» **Exercise requirements**
The entries below contain a line with "Model this object" and a line with "const KNOT_TOP = 27;". Quote exactly those two lines and all lines between them.

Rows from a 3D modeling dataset
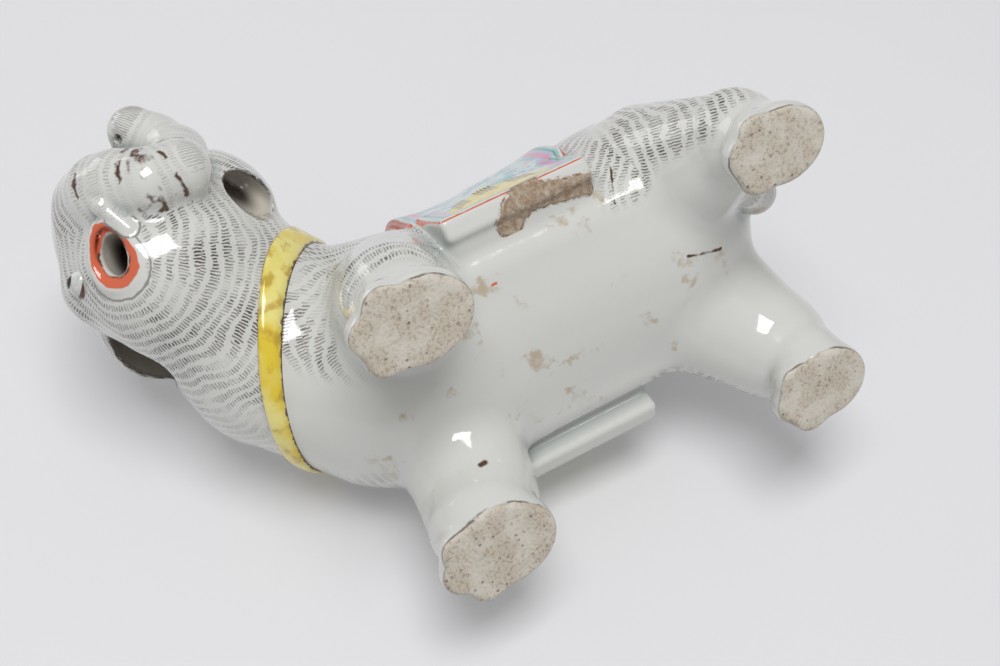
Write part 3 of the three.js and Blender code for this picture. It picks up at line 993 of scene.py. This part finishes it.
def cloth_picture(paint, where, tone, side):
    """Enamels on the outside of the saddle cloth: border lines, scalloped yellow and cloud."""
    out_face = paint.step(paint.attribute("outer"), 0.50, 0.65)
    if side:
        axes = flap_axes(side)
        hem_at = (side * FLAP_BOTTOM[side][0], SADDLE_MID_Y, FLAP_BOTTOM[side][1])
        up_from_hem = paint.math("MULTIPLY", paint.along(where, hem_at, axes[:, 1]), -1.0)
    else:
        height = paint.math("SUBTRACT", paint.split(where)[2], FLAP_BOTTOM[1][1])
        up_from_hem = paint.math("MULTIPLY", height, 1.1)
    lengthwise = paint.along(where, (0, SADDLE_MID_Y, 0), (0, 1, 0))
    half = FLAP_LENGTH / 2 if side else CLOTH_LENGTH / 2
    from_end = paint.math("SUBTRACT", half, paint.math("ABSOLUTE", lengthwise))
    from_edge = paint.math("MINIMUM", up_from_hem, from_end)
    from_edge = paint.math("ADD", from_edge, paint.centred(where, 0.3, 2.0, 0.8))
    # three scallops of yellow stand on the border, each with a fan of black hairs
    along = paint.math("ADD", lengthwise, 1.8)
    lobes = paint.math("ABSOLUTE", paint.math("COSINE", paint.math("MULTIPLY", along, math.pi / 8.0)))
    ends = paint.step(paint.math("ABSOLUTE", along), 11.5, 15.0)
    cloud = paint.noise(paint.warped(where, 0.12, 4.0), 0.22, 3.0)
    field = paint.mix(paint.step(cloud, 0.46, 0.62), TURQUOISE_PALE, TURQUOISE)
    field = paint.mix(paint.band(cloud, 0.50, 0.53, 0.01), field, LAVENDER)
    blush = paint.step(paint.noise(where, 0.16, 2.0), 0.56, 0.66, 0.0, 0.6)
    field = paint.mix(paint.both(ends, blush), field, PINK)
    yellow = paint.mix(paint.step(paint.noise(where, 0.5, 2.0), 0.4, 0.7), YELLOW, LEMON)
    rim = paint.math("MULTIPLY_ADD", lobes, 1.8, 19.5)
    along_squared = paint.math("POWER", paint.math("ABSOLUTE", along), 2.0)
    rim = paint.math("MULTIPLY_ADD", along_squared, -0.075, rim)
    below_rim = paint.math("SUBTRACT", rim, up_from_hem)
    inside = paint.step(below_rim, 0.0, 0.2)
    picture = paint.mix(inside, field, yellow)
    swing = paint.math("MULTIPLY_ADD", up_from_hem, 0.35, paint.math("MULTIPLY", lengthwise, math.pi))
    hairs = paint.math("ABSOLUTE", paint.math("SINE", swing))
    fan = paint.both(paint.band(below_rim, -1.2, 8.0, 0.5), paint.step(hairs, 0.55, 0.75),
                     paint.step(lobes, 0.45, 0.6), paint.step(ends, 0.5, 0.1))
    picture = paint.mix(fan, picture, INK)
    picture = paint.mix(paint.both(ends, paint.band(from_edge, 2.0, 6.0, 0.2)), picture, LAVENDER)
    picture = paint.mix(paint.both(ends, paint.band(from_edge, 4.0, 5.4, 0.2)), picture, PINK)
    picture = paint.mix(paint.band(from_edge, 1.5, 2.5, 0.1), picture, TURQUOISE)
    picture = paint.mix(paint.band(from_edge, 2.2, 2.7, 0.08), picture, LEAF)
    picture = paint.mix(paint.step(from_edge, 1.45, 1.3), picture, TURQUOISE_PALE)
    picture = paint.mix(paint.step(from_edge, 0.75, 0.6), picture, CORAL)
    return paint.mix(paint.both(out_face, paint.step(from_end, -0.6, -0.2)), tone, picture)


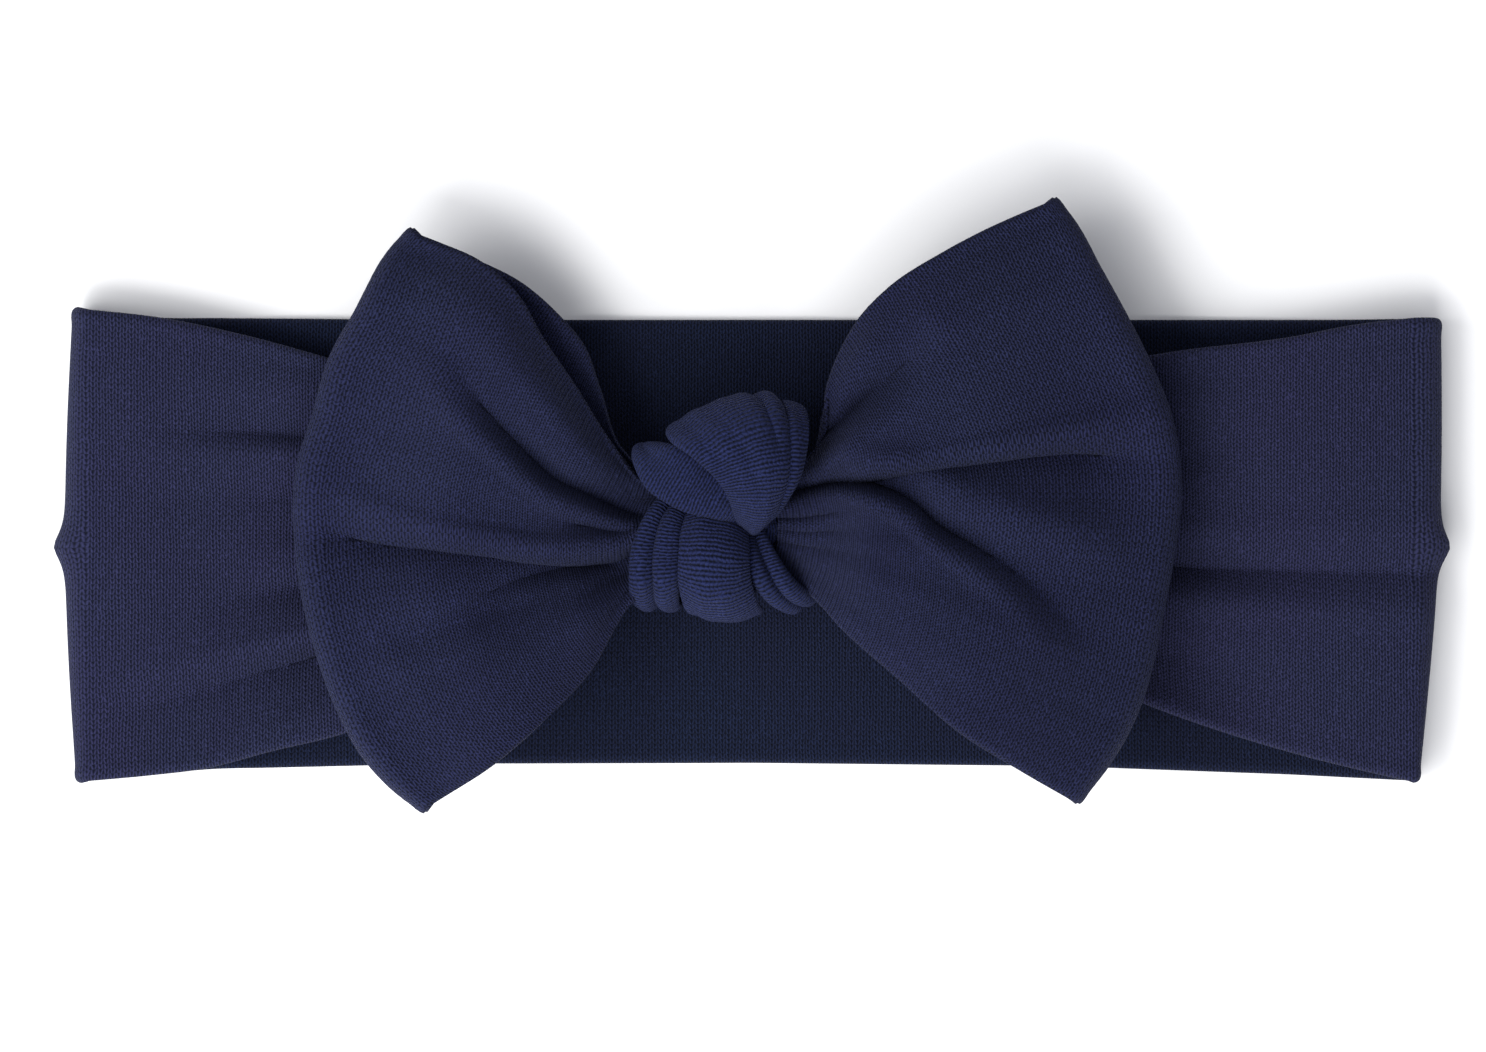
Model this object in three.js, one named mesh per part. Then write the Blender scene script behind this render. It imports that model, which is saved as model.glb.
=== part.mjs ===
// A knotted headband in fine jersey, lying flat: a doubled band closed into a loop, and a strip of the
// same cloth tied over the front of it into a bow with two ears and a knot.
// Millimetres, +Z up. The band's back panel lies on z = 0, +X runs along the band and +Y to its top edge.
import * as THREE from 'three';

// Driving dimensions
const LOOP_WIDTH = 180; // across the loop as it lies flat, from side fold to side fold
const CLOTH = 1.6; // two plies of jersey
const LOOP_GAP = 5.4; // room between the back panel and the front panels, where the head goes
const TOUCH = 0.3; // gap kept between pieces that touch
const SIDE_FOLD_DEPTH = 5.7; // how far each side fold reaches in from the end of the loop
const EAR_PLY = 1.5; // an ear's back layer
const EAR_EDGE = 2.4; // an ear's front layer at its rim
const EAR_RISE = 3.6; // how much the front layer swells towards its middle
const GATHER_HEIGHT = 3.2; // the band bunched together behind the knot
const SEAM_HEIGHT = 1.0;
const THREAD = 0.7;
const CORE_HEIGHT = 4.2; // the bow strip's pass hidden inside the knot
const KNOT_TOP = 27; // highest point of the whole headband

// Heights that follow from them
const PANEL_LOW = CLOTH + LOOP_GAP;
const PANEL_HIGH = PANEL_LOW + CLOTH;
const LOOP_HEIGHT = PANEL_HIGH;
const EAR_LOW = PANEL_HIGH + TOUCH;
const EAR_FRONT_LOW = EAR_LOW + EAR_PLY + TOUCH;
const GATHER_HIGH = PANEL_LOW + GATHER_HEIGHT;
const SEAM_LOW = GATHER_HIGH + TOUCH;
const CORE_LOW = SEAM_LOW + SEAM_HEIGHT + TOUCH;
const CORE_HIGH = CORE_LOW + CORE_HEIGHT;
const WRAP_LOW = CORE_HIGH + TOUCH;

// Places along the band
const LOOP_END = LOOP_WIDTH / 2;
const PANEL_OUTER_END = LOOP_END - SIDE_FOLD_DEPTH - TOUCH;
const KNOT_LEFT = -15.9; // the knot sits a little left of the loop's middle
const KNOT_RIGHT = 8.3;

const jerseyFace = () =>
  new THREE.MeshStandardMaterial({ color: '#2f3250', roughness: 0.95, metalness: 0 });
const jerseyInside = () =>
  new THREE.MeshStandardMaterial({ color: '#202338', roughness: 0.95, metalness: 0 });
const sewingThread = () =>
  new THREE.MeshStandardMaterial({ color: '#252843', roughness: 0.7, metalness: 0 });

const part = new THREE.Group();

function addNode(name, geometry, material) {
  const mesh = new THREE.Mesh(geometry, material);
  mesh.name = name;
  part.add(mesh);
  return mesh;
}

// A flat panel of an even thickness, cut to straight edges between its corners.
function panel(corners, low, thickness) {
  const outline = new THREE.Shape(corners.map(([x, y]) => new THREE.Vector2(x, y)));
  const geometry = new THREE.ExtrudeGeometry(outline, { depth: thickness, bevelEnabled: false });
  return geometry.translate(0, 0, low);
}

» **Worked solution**
Model this object in three.js, one named mesh per part. Then write the Blender scene script behind this render. It imports that model, which is saved as model.glb.
=== part.mjs ===
// A knotted headband in fine jersey, lying flat: a doubled band closed into a loop, and a strip of the
// same cloth tied over the front of it into a bow with two ears and a knot.
// Millimetres, +Z up. The band's back panel lies on z = 0, +X runs along the band and +Y to its top edge.
import * as THREE from 'three';

// Driving dimensions
const LOOP_WIDTH = 180; // across the loop as it lies flat, from side fold to side fold
const CLOTH = 1.6; // two plies of jersey
const LOOP_GAP = 5.4; // room between the back panel and the front panels, where the head goes
const TOUCH = 0.3; // gap kept between pieces that touch
const SIDE_FOLD_DEPTH = 5.7; // how far each side fold reaches in from the end of the loop
const EAR_PLY = 1.5; // an ear's back layer
const EAR_EDGE = 2.4; // an ear's front layer at its rim
const EAR_RISE = 3.6; // how much the front layer swells towards its middle
const GATHER_HEIGHT = 3.2; // the band bunched together behind the knot
const SEAM_HEIGHT = 1.0;
const THREAD = 0.7;
const CORE_HEIGHT = 4.2; // the bow strip's pass hidden inside the knot
const KNOT_TOP = 27; // highest point of the whole headband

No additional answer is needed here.